I read "An Auschwitz Alphabet" and did an entire five page research paper on Dr. Josef Mengele using your work as my primary source of information. It was well written, well thought out, and very moving. One thing disturbed me, however, as I was reading "What I Learned from Auschwitz." You have decided that there is no God. All I know is that God gave humans free will. Without Him, what reason could there possibly be for the people at Auschwitz to want to live? There is a page I would like you to visit. The address is http://www.geocities.com/HotSprings/Villa/1674/rose.html. If it wouldn't be too much of a bother, please read it and the first of the links at the bottom of the page. Then, if you would read the second link and consider what it says. After that, I would be much obliged if you would visit the third link and tell me how there cannot be a God where there is love like that shown by Night Owl towards Kaci and by Kaci towards her daughter. Thank you.

Karen R.

Dear Mr. Wallace:

I am writing a research paper about Auschwitz and your "Auschwitz Alphabet" is my main source and the basis of my paper. I was hoping you'd be able to respond. I actually do have one question..........I read almost the entire alphabet, but are you a survivor? Or are you writing from information, or a relative of a survivor? I'm so sorry to ask, you don't have to feel obligated to respnd. Thank you for your time.

Melanie L.

Dear Mr. Wallace:

Hello. I am a 15 year old high school sophomore. I have been interested in the Holocaust for many years, ever since I first read The Diary of A Young Girl. I now read everything I can get my hands on about that time. It is "horribly fascinating", as I like to call it. By that I mean that it is not good that it happened and I don't support it in any way, but I find it interesing, unbelievable how they could do such a thing. I read your introduction and think the idea of a third pathway to put people in the shoes of an inmate is a very good idea. However, I also understand your hesitancy.

Keep up the great work!


i can see that reading all the law books and obviously skipping a serious education has left you confused, what the hell is wrong with a totally optional program, cybersitter, filtering out some material from a personal computer if the end user deems that necessary. you are horribly misguided and your pathetic attempt at wrapping yourself in the constitution and the flag screaming free speach is an obvious sign of your illogical thinking.

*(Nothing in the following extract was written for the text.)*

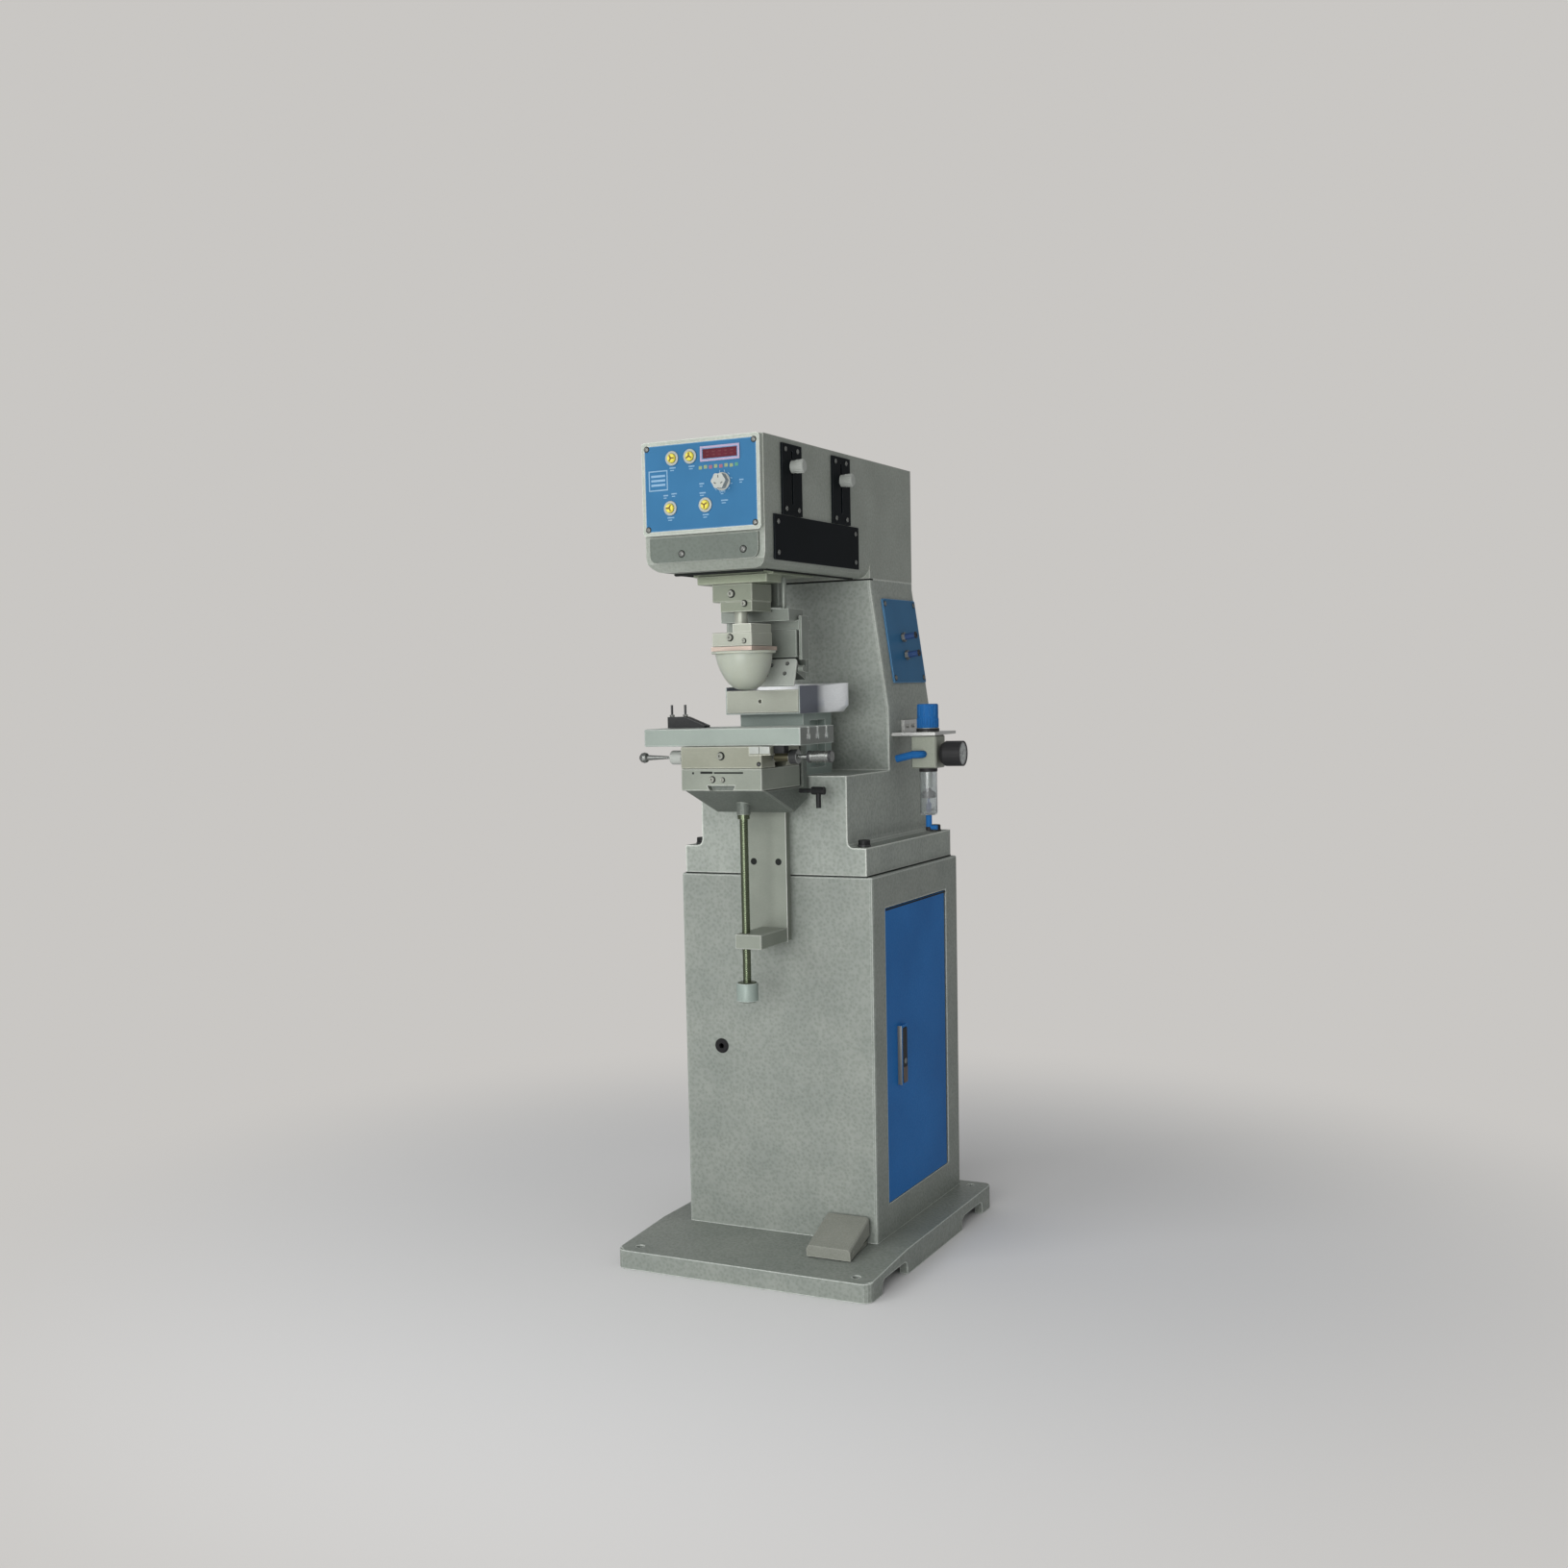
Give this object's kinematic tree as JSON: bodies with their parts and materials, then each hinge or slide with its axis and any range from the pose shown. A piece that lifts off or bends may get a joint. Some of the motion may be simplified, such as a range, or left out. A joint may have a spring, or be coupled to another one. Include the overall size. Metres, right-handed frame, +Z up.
{
  "type": "pad printing machine",
  "caption": "Floor-standing pad printer: open ink tray, shuttling carriage with doctor unit and silicone pad, T-slot cross table on a dovetail knee, foot pedal.",
  "frame": {"origin": "middle of the bounding box, on the floor", "axes": "+X to the machine's right, +Y to its back, +Z up"},
  "size_m": [0.41, 0.5792, 1.15],
  "materials": {
    "base_plate": "hammertone paint",
    "cabinet": "hammertone paint",
    "cabinet_grommet": "matt",
    "door": "satin paint",
    "door_latch": "matt",
    "valve_bank": "satin",
    "pedal_base": "matt",
    "pedal_treadle": "matt paint",
    "column": "hammertone paint",
    "head_housing": "hammertone paint",
    "head_front_cover": "satin paint",
    "control_panel": "satin print",
    "display_window": "gloss",
    "push_button_1": "satin",
    "push_button_2": "satin",
    "push_button_3": "satin",
    "push_button_4": "satin",
    "selector_knob": "satin",
    "nose_cover": "satin paint",
    "stroke_strip_front": "anodised black",
    "stroke_strip_rear": "anodised black",
    "stroke_knob_front": "turned",
    "stroke_knob_rear": "turned",
    "side_guard": "anodised black",
    "valve_panel": "satin paint",
    "air_fitting_upper": "satin",
    "air_fitting_lower": "satin",
    "regulator_bracket": "bright plate",
    "regulator_body": "cast",
    "regulator_knob": "satin",
    "regulator_elbow": "satin",
    "gauge_body": "satin",
    "gauge_needle": "painted",
    "filter_bowl": "clear",
    "bowl_drain": "satin",
    "guide_plate": "ground",
    "nut_bracket": "plated",
    "knee": "ground",
    "lift_screw": "turned",
    "clamp_lever": "blackened",
    "slide_lower": "machined",
    "slide_upper": "machined",
    "work_table": "machined",
    "table_screw": "blackened",
    "toe_clamp": "blackened",
    "carriage": "machined",
    "rail_left": "ground",
    "rail_right": "ground",
    "stroke_cylinder": "drawn",
    "pad_ram_block": "machined",
    "pad_rod": "machined",
    "pad_backing": "raw",
    "silicone_pad": "silicone",
    "blade_hanger": "machined",
    "blade_holder": "machined",
    "doctor_blade": "ground",
    "tray_riser": "painted",
    "ink_tray": "polished",
    "plate_holder": "machined",
    "cliche_plate": "polished"
  },
  "bodies": {
    "stand": {"base_plate": "base_plate", "cabinet": "cabinet", "cabinet_grommet": "cabinet_grommet", "valve_bank": "valve_bank", "pedal_base": "pedal_base", "column": "column", "head_housing": "head_housing", "head_front_cover": "head_front_cover", "control_panel": "control_panel", "display_window": "display_window", "nose_cover": "nose_cover", "stroke_strip_front": "stroke_strip_front", "stroke_strip_rear": "stroke_strip_rear", "side_guard": "side_guard", "valve_panel": "valve_panel", "air_fitting_upper": "air_fitting_upper", "air_fitting_lower": "air_fitting_lower", "regulator_bracket": "regulator_bracket", "regulator_body": "regulator_body", "regulator_elbow": "regulator_elbow", "gauge_body": "gauge_body", "filter_bowl": "filter_bowl", "bowl_drain": "bowl_drain", "guide_plate": "guide_plate", "nut_bracket": "nut_bracket", "rail_left": "rail_left", "rail_right": "rail_right", "stroke_cylinder": "stroke_cylinder", "tray_riser": "tray_riser", "ink_tray": "ink_tray", "plate_holder": "plate_holder", "cliche_plate": "cliche_plate"},
    "cabinet_door": {"door": "door"},
    "latch_lever": {"door_latch": "door_latch"},
    "treadle": {"pedal_treadle": "pedal_treadle"},
    "button_1": {"push_button_1": "push_button_1"},
    "button_2": {"push_button_2": "push_button_2"},
    "button_3": {"push_button_3": "push_button_3"},
    "button_4": {"push_button_4": "push_button_4"},
    "selector": {"selector_knob": "selector_knob"},
    "front_stroke_stop": {"stroke_knob_front": "stroke_knob_front"},
    "rear_stroke_stop": {"stroke_knob_rear": "stroke_knob_rear"},
    "pressure_knob": {"regulator_knob": "regulator_knob"},
    "pressure_needle": {"gauge_needle": "gauge_needle"},
    "shuttle": {"carriage": "carriage", "pad_ram_block": "pad_ram_block", "blade_hanger": "blade_hanger"},
    "pad_ram": {"pad_rod": "pad_rod", "pad_backing": "pad_backing", "silicone_pad": "silicone_pad"},
    "blade_unit": {"blade_holder": "blade_holder", "doctor_blade": "doctor_blade"},
    "lift_knee": {"knee": "knee"},
    "knee_screw": {"lift_screw": "lift_screw"},
    "knee_clamp": {"clamp_lever": "clamp_lever"},
    "cross_slide": {"slide_lower": "slide_lower"},
    "table": {"slide_upper": "slide_upper", "work_table": "work_table", "toe_clamp": "toe_clamp"},
    "table_spindle": {"table_screw": "table_screw"}
  },
  "joints": [
    {"name": "door_hinge", "type": "hinge", "parent": "stand", "child": "cabinet_door", "pos_m": [0.1325, 0.20815, 0.2968], "axis": [0, 0, 1], "range_deg": [0, 95]},
    {"name": "latch_hinge", "type": "hinge", "parent": "cabinet_door", "child": "latch_lever", "pos_m": [0.14475, 0.02215, 0.32875], "axis": [0, -1, 0], "range_deg": [0, 30]},
    {"name": "treadle_hinge", "type": "hinge", "parent": "stand", "child": "treadle", "pos_m": [0.0985, -0.14502, 0.04326], "axis": [-1, 0, 0], "range_deg": [0, 8], "stiffness_Nm_per_rad": 3, "springref_deg": -8.59},
    {"name": "button_1_press", "type": "slide", "parent": "stand", "child": "button_1", "axis": [0, 1, 0], "range_m": [0, 0.002], "stiffness_N_per_m": 800, "springref_m": -0.001},
    {"name": "button_2_press", "type": "slide", "parent": "stand", "child": "button_2", "axis": [0, 1, 0], "range_m": [0, 0.002], "stiffness_N_per_m": 800, "springref_m": -0.001},
    {"name": "button_3_press", "type": "slide", "parent": "stand", "child": "button_3", "axis": [0, 1, 0], "range_m": [0, 0.002], "stiffness_N_per_m": 800, "springref_m": -0.001},
    {"name": "button_4_press", "type": "slide", "parent": "stand", "child": "button_4", "axis": [0, 1, 0], "range_m": [0, 0.002], "stiffness_N_per_m": 800, "springref_m": -0.001},
    {"name": "selector_turn", "type": "hinge", "parent": "stand", "child": "selector", "pos_m": [0.0229, -0.28335, 1.0917], "axis": [0, 1, 0], "range_deg": [-150, 150]},
    {"name": "front_stop_slide", "type": "slide", "parent": "stand", "child": "front_stroke_stop", "axis": [0, 0, 1], "range_m": [-0.04, 0.015]},
    {"name": "rear_stop_slide", "type": "slide", "parent": "stand", "child": "rear_stroke_stop", "axis": [0, 0, 1], "range_m": [-0.04, 0.015]},
    {"name": "pressure_turn", "type": "hinge", "parent": "stand", "child": "pressure_knob", "pos_m": [0.1505, 0.12265, 0.775], "axis": [0, 0, 1], "range_deg": [-360, 360]},
    {"name": "needle_turn", "type": "hinge", "parent": "stand", "child": "pressure_needle", "pos_m": [0.2023, 0.12265, 0.7223], "axis": [-1, 0, 0], "range_deg": [0, 270], "stiffness_Nm_per_rad": 0.0001, "springref_deg": -17.19},
    {"name": "shuttle_slide", "type": "slide", "parent": "stand", "child": "shuttle", "axis": [0, 1, 0], "range_m": [0, 0.105]},
    {"name": "pad_stroke", "type": "slide", "parent": "shuttle", "child": "pad_ram", "axis": [0, 0, 1], "range_m": [-0.045, 0], "stiffness_N_per_m": 400, "springref_m": 0.04},
    {"name": "blade_drop", "type": "slide", "parent": "shuttle", "child": "blade_unit", "axis": [0, 0, 1], "range_m": [-0.0044, 0], "stiffness_N_per_m": 2000, "springref_m": 0.01},
    {"name": "knee_lift", "type": "slide", "parent": "stand", "child": "lift_knee", "axis": [0, 0, 1], "range_m": [-0.1, 0.04]},
    {"name": "knee_screw_turn", "type": "hinge", "parent": "lift_knee", "child": "knee_screw", "pos_m": [-0.0095, -0.17135, 0.6], "axis": [0, 0, 1], "range_deg": [-12100, 4900]},
    {"name": "clamp_turn", "type": "hinge", "parent": "lift_knee", "child": "knee_clamp", "pos_m": [0.0505, -0.11535, 0.6815], "axis": [1, 0, 0], "range_deg": [-70, 70]},
    {"name": "table_slide_y", "type": "slide", "parent": "lift_knee", "child": "cross_slide", "axis": [0, 1, 0], "range_m": [-0.012, 0.008]},
    {"name": "table_slide_x", "type": "slide", "parent": "cross_slide", "child": "table", "axis": [1, 0, 0], "range_m": [-0.02, 0.02]},
    {"name": "table_spindle_turn", "type": "hinge", "parent": "table", "child": "table_spindle", "pos_m": [-0.0095, -0.20035, 0.732], "axis": [1, 0, 0], "range_deg": [-2500, 2500]}
  ],
  "couplings": [
    {"joint": "knee_screw_turn", "follows": "knee_lift", "rad_per_m": 2094.4},
    {"joint": "table_spindle_turn", "follows": "table_slide_x", "rad_per_m": 2094.4}
  ]
}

Good for you for pointing out the Federal judges have been judged by WebSense as not capable of deciding what to read.

I am glad WebSense doesn't decide what I can read. I feel quite able to do that myself.

Anthony Mournian mourniann@acusd.edu

Dear Mr. Wallace:

Hi! I am gentile with Jewish blood relatives. I have been to the Holy Land on two separate trips for the Israeli government. (1974 & 75) I am a Christian and as such love all people. (A true gift from God) To hear someone say that the Jews killed our Lord is rubish. It shows how little people know about Christianity. God sent Jesus to die for our the remission of sins for those who believe that He came to earth for that mission. (To die for the sins that we commit, both of ommission & commission). All sinners, which means ALL who have lived, had a part in the death of Christ. This means that everyone who ever lived contributed, as well as all who will be born. To be technical, the Romans were the ones who actually, physically crucified Him. Everytime I hear the comment that the Jews put Christ to death, I have to set the record straight. Sin killed Christ.

Don't know if you have heard this before, but I needed to say it for you. Ever read the book, Betrayed, by Stan Telchin? It is about the conversion of an entire Hebrew family, and makes mighty fine reading. I've read it three times. Try it. May God Bless you and that you discover the Truth, which will set you free.

Ken A. Brock scubadaddy@sprintmail.com

Dear Jonathan:

Happened on your archived piece on Philip K. Dick. I had an odd personal letter from Phil that gave a weird insight as to his ethical workings. He was living in a security high-rise in the poverty-stricken barrio, and he'd met the local priest, who told him that the parish church had no funds for their social services program. Phil happened to be flush at that moment and wrote him a whopping great check to cover the cost of it for a whole year. Then he took a nap, and had a horrible dream that he'd given away a huge amount of money, and woke up terrified, all in a sweat.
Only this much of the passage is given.